SET PROBLEM:
Check each line of the listing below for the word "with" and say how many lines have it. Nothing else should be written.

DATA EXCERPT:
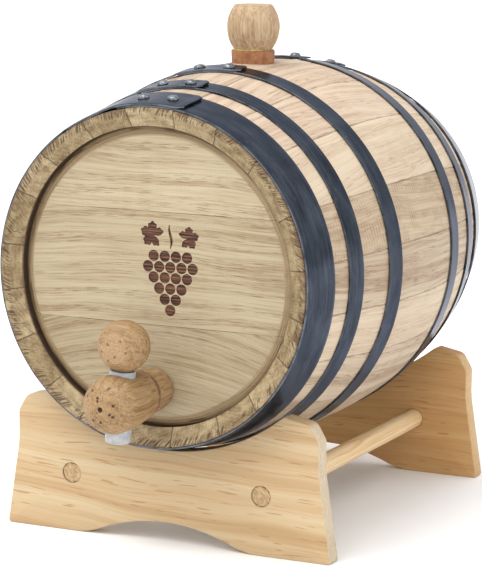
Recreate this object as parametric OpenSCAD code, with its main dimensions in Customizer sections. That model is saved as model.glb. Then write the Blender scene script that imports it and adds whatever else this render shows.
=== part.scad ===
// Table-top oak ageing barrel: a three litre cask on a two-board pine cradle,
// with a wooden knob bung on top and a wooden tap in the front head.
// +Z is up, -Y is the tapped front, z = 0 is the table.

/* [Barrel] */
// Length of the barrel over the stave ends
barrel_len = 220; // [200:1:240]
// Diameter over the staves at the middle
bilge_d = 176; // [168:1:184]
// Slope of the straight front ends of the staves, in degrees
stave_slope = 8.4; // [8:0.1:9]
// How far the staves are bent in front of the middle; behind it they bend to the end
bend_front = 50; // [46:1:56]
// Thickness of the staves
stave_t = 9; // [8:0.5:10]
// How unevenly wide the staves are: 0 is even, 1 as built
unevenness = 1; // [0:0.1:1]
// Height of the barrel axis above the table
axis_h = 123; // [121:0.5:128]

/* [Heads] */
// Depth of the flat head face below the stave ends
head_depth = 7; // [6:0.5:9]
// Thickness of the head boards
head_t = 9; // [8:0.5:10]
// Width of the bevel round the head face
head_bevel = 5.2; // [4:0.1:6]
// Height of the upper board joint above the barrel axis
upper_joint = 29; // [24:1:32]
// Depth of the lower board joint below the barrel axis
lower_joint = 21.5; // [18:0.5:26]
// Depth of the croze groove in the staves
croze_depth = 2.6; // [2:0.1:3]

/* [Hoops] */
// Thickness of the hoop steel
hoop_t = 0.8; // [0.6:0.1:1]
// Width of the two head hoops
head_hoop_w = 21.6; // [20:0.2:23]
// Width of the quarter and bilge hoops
slim_hoop_w = 11.2; // [10:0.2:12]
// Distance from the stave ends to the quarter hoops
quarter_hoop_at = 34.6; // [33:0.2:36]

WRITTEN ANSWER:
2